Sudbury schools generally accept children and teens, usually between ages 5–19. They do not segregate students by age, so that students of any age are free to interact with students in other age groups. Thus, for instance, School Meetings may be chaired by seven year olds, and classes will be organized by students' interests and abilities, rather than by age.

[edit] Learning by teaching (LdL)

Main article: Learning by teaching

One effect of this age mixing is that a great deal of the teaching in the school is done by students. Here some statements about Learning by teaching in the Sudbury Schools [1]:

"Kids love to learn from other kids. First of all, it's often easier. The child teacher is closer than the adult to the students difficulties, having gone through them somewhat more recently. The explanations are usually simpler, better. There's less pressure, less judgment. And there's a huge incentive to learn fast and well, to catch up with the mentor.
Kids also love to teach. It gives them a sense of value, of accomplishment. More important, it helps them get a better handle on the material as they teach; they have to sort it out, get it straight. So they struggle with the material until it's crystal clear in their own heads, until it's clear enough for their pupils to understand.
As a secret weapon, age mixing is a block buster. It vastly increases the learning power and teaching power at school." (pages?)

[edit] Individual freedom, freedom of choice and learning through experience

A central tenet of the Sudbury model of education is that each student should be free to use her/his time as s/he wishes, not subject to any special curricula. The model contradicts the idea that there is one set curriculum that everyone should learn in order to become a successful adult or to create a better society -- environment teaches through experience. Believing there are many ways for students to learn, and not judging individual choices of subject matter, students are free to design their course of study from day to day. Sudbury Model schools do not believe in the idea, used in some progressive schools, of having students design a curriculum for themselves. Instead, proponents of the Sudbury Model hold that learning happens naturally, and requires no advanced planning or "end point" for the learner at all.

Classes and other planned activities are always voluntary and optional, and may be led by staff or students. Many students may choose never to take a class. The word "class," which is used within many Sudbury model communities, may be misleading — some advocates of the model hold that the term "spontaneous interest group" is more accurate. Often, areas of the school are designated for a particular use, such as an art room, a music room, or a library. Although most areas would normally be free for any students to use, some items or activities may require a student to have completed a certification process to demonstrate their ability to use the item safely. Most of the schools have several certifications, such as to use a sewing machine or wood-working equipment.

[edit] Discipline

Sudbury model democratic schools claim that popularly-based authority can maintain order more effectively than dictatorial authority for governments and schools alike. They also claim that in a Sudbury model democratic school the preservation of public order is easier and more efficient than anywhere else. Primarily because rules and regulations are made by the community as a whole, thence the school atmosphere is one of persuasion and negotiation, rather than confrontation since there is no one to confront. Sudbury model democratic schools experience shows that a school that has good, clear laws, fairly and democratically passed by the entire school community, and a good judicial system for enforcing these laws, is a school in which community discipline prevails, and in which an increasingly sophisticated concept of law and order develops, against other schools today, where rules are arbitrary, authority is absolute, punishment is capricious, and due process of law is unknown.

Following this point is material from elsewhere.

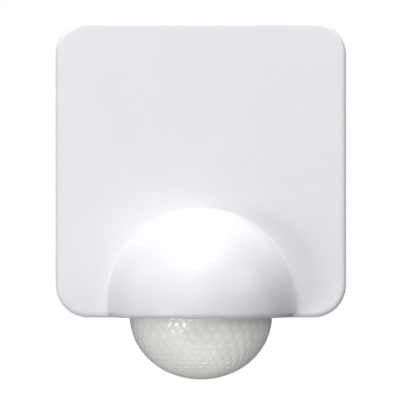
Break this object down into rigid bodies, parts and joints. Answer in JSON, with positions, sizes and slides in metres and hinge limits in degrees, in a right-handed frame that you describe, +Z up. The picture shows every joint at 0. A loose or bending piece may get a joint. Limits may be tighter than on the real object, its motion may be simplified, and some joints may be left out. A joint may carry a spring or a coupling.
{
  "type": "motion sensor",
  "caption": "White outdoor wall motion sensor: square pull-off plate with a ball-shaped hood and a hanging honeycomb lens dome, plug-in electronics and wall box.",
  "frame": {"origin": "middle of the plate's width and height, on the back face of the back box, which is the wall's surface", "axes": "+Y into the wall, -Y the way the plate faces, +X to the right seen from the front, +Z up"},
  "size_m": [0.08, 0.0657, 0.0987],
  "materials": {
    "white_cover": "fine satin moulded plastic, cool white",
    "white_housing": "moulded plastic, white",
    "lens_polyethylene": "milky translucent polyethylene with a honeycomb of small lenses",
    "grey_foam": "closed-cell foam",
    "black_rubber": "moulded rubber",
    "terminal_plastic": "pale grey polyamide",
    "brass_contacts": "stamped brass",
    "screw_steel": "zinc-plated steel",
    "green_board": "circuit board with solder mask",
    "relay_blue": "moulded blue plastic",
    "capacitor_yellow": "moulded yellow box",
    "capacitor_sleeve": "shrink sleeve, dark blue",
    "varistor_blue": "dipped epoxy",
    "fuse_brown": "moulded cap",
    "ferrite_black": "ferrite",
    "black_plastic": "moulded black plastic",
    "sensor_can": "drawn nickel-plated can",
    "dark_epoxy": "tinted clear epoxy",
    "red_epoxy": "tinted epoxy lamp",
    "grey_knob": "moulded grey plastic"
  },
  "bodies": {
    "base": {"wall_base": "white_housing", "wall_gasket": "grey_foam", "rear_grommet": "black_rubber", "bottom_grommet": "black_rubber", "terminal_block": "terminal_plastic", "terminal_cages": "brass_contacts", "terminal_screws": "screw_steel", "contact_strips": "brass_contacts", "block_screws": "screw_steel"},
    "module": {"module_housing": "white_housing", "module_back": "white_housing", "module_seal": "black_rubber", "pin_carrier": "terminal_plastic", "plug_pins": "brass_contacts", "fixing_screws": "screw_steel", "power_board": "green_board", "board_screws": "screw_steel", "relay": "relay_blue", "film_capacitor": "capacitor_yellow", "electrolytic_capacitors": "capacitor_sleeve", "varistor": "varistor_blue", "fuse": "fuse_brown", "choke": "ferrite_black", "trimmers": "relay_blue", "board_header": "black_plastic", "sensor_board": "green_board", "sensor_holder": "black_plastic", "pyro_sensors": "sensor_can", "light_sensor": "dark_epoxy", "status_led": "red_epoxy", "lens_seal": "black_rubber", "lens_dome": "lens_polyethylene", "lens_ring": "white_housing"},
    "time_knob": {"time_knob": "grey_knob"},
    "lux_knob": {"lux_knob": "grey_knob"},
    "range_knob": {"range_knob": "grey_knob"},
    "cover": {"front_cover": "white_cover"}
  },
  "joints": [
    {"name": "module_pull", "type": "slide", "parent": "base", "child": "module", "axis": [0, -1, 0], "range_m": [0, 0.03]},
    {"name": "cover_pull", "type": "slide", "parent": "module", "child": "cover", "axis": [0, -1, 0], "range_m": [0, 0.06]},
    {"name": "time_knob_turn", "type": "hinge", "parent": "module", "child": "time_knob", "pos_m": [-0.019, -0.0355, 0.021], "axis": [0, -1, 0], "range_deg": [-135, 135]},
    {"name": "lux_knob_turn", "type": "hinge", "parent": "module", "child": "lux_knob", "pos_m": [0, -0.0355, 0.021], "axis": [0, -1, 0], "range_deg": [-135, 135]},
    {"name": "range_knob_turn", "type": "hinge", "parent": "module", "child": "range_knob", "pos_m": [0.019, -0.0355, 0.021], "axis": [0, -1, 0], "range_deg": [-135, 135]}
  ]
}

They emphasize that much more important than the externals of order is the question of the sources of internal discipline: how does a person come to develop the inner strength and character that endows his life with order and coherence, an independent man appropriate to a free republic of co-equal citizens, capable of making decisions within a rational, self-consistent framework -- a person treating and being treated with respect.

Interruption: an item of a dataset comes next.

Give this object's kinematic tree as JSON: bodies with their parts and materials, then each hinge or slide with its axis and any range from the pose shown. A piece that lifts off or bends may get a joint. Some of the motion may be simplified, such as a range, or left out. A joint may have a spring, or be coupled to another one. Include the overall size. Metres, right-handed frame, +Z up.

Sudbury model democratic schools affirm that the hallmark of the independent man is the ability to bear responsibility and since there is no way of teaching or training another person for self-sufficiency, there is no technique for obtaining or transmitting these traits. Hence, the only way a person becomes responsible for himself is for him to be responsible for himself, with no reservation or qualifications.

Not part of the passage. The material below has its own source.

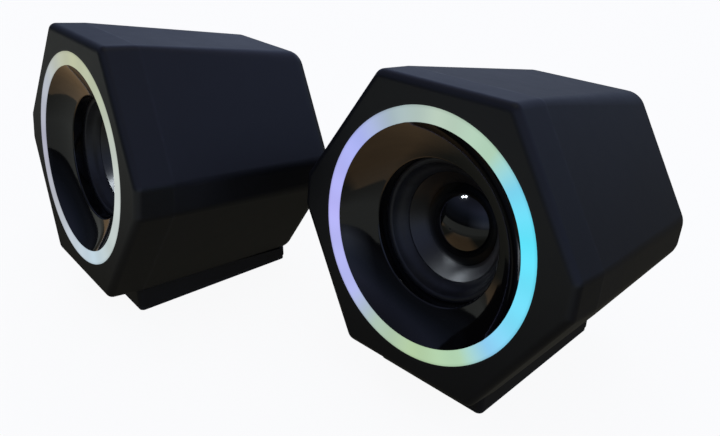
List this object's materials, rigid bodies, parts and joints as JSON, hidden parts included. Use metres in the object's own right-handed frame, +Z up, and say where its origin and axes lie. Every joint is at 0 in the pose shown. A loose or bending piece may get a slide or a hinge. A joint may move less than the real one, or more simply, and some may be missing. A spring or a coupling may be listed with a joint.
{
  "type": "desktop speakers",
  "caption": "Pair of eight-sided desktop speakers with a lit ring round a glossy funnel, wedge feet that lean them back, rear controls and a link cable.",
  "frame": {"origin": "on the desk, under the middle of the right (main) speaker's foot pad", "axes": "+Z up from the desk; -Y the way the right speaker faces; +X to the right speaker's side, seen by the listener"},
  "size_m": [0.2646, 0.2425, 0.1186],
  "materials": {
    "cabinet_paint": "satin soft-touch paint on moulded ABS",
    "ring_diffuser": "milky acrylic diffuser, lit from behind in slowly changing colours",
    "circuit_board": "solder-masked glass-epoxy board",
    "led_chip": "clear resin over white packages",
    "piano_black": "piano-black gloss moulding",
    "foam": "closed-cell foam gasket",
    "basket_steel": "black electrocoat on pressed steel",
    "surround_rubber": "satin butyl rubber",
    "cone_paper": "coated black paper cone with a satin sheen",
    "cap_gloss": "glossy black lacquered dome",
    "coil_copper": "enamelled copper winding",
    "spider_cloth": "resin-impregnated corrugated cloth",
    "zinc_steel": "zinc-plated steel",
    "ferrite": "sintered ferrite, dull dark grey",
    "wire_jacket": "soft PVC insulation",
    "foot_plastic": "fine-grained moulded ABS",
    "pad_rubber": "non-slip rubber",
    "cover_plastic": "spark-textured moulded ABS",
    "component_black": "moulded component packages",
    "shaft_metal": "turned aluminium",
    "knob_plastic": "satin moulded plastic",
    "socket_metal": "nickel-plated shell",
    "plug_plastic": "overmoulded soft PVC",
    "cable_jacket": "satin PVC jacket",
    "screw_steel": "black-oxide steel screws"
  },
  "bodies": {
    "pair_body": {"right_front_frame": "cabinet_paint", "left_front_frame": "cabinet_paint", "right_housing": "cabinet_paint", "left_housing": "cabinet_paint", "right_light_ring": "ring_diffuser", "left_light_ring": "ring_diffuser", "right_led_board": "circuit_board", "left_led_board": "circuit_board", "right_leds": "led_chip", "left_leds": "led_chip", "right_funnel": "piano_black", "left_funnel": "piano_black", "right_driver_gasket": "foam", "left_driver_gasket": "foam", "right_driver_basket": "basket_steel", "left_driver_basket": "basket_steel", "right_surround": "surround_rubber", "left_surround": "surround_rubber", "right_spider": "spider_cloth", "left_spider": "spider_cloth", "right_top_plate": "zinc_steel", "left_top_plate": "zinc_steel", "right_magnet": "ferrite", "left_magnet": "ferrite", "right_yoke": "zinc_steel", "left_yoke": "zinc_steel", "right_driver_wires": "wire_jacket", "left_driver_wires": "wire_jacket", "right_foot": "foot_plastic", "left_foot": "foot_plastic", "right_foot_pad": "pad_rubber", "left_foot_pad": "pad_rubber", "right_back_cover": "cover_plastic", "left_back_cover": "cover_plastic", "amplifier_board": "circuit_board", "board_components": "component_black", "volume_pot": "zinc_steel", "light_switch": "component_black", "power_socket": "socket_metal", "audio_sockets": "component_black", "link_plug": "plug_plastic", "cable_grommet": "pad_rubber", "link_cable": "cable_jacket", "trim_screws": "screw_steel", "frame_screws": "screw_steel", "driver_screws": "screw_steel", "cover_screws": "screw_steel", "board_screws": "screw_steel", "foot_screws": "screw_steel"},
    "right_diaphragm": {"right_cone": "cone_paper", "right_dust_cap": "cap_gloss", "right_voice_coil": "coil_copper"},
    "left_diaphragm": {"left_cone": "cone_paper", "left_dust_cap": "cap_gloss", "left_voice_coil": "coil_copper"},
    "volume_control": {"volume_knob": "knob_plastic", "volume_shaft": "shaft_metal"},
    "light_control": {"light_button": "knob_plastic", "switch_plunger": "knob_plastic"}
  },
  "joints": [
    {"name": "right_cone_travel", "type": "slide", "parent": "pair_body", "child": "right_diaphragm", "axis": [0, -0.9921, 0.1253], "range_m": [-0.0015, 0.0015]},
    {"name": "left_cone_travel", "type": "slide", "parent": "pair_body", "child": "left_diaphragm", "axis": [-0.1037, -0.9867, 0.1253], "range_m": [-0.0015, 0.0015]},
    {"name": "volume_turn", "type": "hinge", "parent": "pair_body", "child": "volume_control", "pos_m": [-0.007, 0.05112, 0.06756], "axis": [0, 0.9921, -0.1253], "range_deg": [-150, 150]},
    {"name": "light_button_press", "type": "slide", "parent": "pair_body", "child": "light_control", "axis": [0, -0.9921, 0.1253], "range_m": [0, 0.0008], "stiffness_N_per_m": 600}
  ]
}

Thence a Sudbury model democratic school is structured in such a manner that all the trappings of external support that shore up the weak, all the trappings of external authority that substitute for inner self-direction, all the trappings of external moral pressure that replace the inner moral development and all the well-meaning paraphernalia that enervates and often paralyzes the individual wills of students and teachers alike, are missing. Sudbury model democratic schools assert that in these schools the basic building block is the responsible individual, whose sense of life derives from his overcoming with his own strength the great obstacles, errors and temptations that are strewn in his path, and whose existence is given form by his own creative efforts. [2]

[edit] Alumni

Sudbury Valley School has published two studies of their alumni over the past forty years. They have learned, among other things, that about 80% of their students have graduated from college, and that they have gone on to become successful in many areas of life. There have, as yet, been no formal studies of graduates of other Sudbury schools, but anecdotally, they seem to have similar results.

[edit] Sources

  1. ^ Daniel Greenberg: Age Mixing, Free at Last — The Sudbury Valley School. (editor?, location?), 1995 ISBN 1888947004, (quoted pages?)
  2. ^ The Crisis in American Education — An Analysis and a Proposal, The Sudbury Valley School (1970), Law and Order: Foundations of Discipline (pg. 49-55).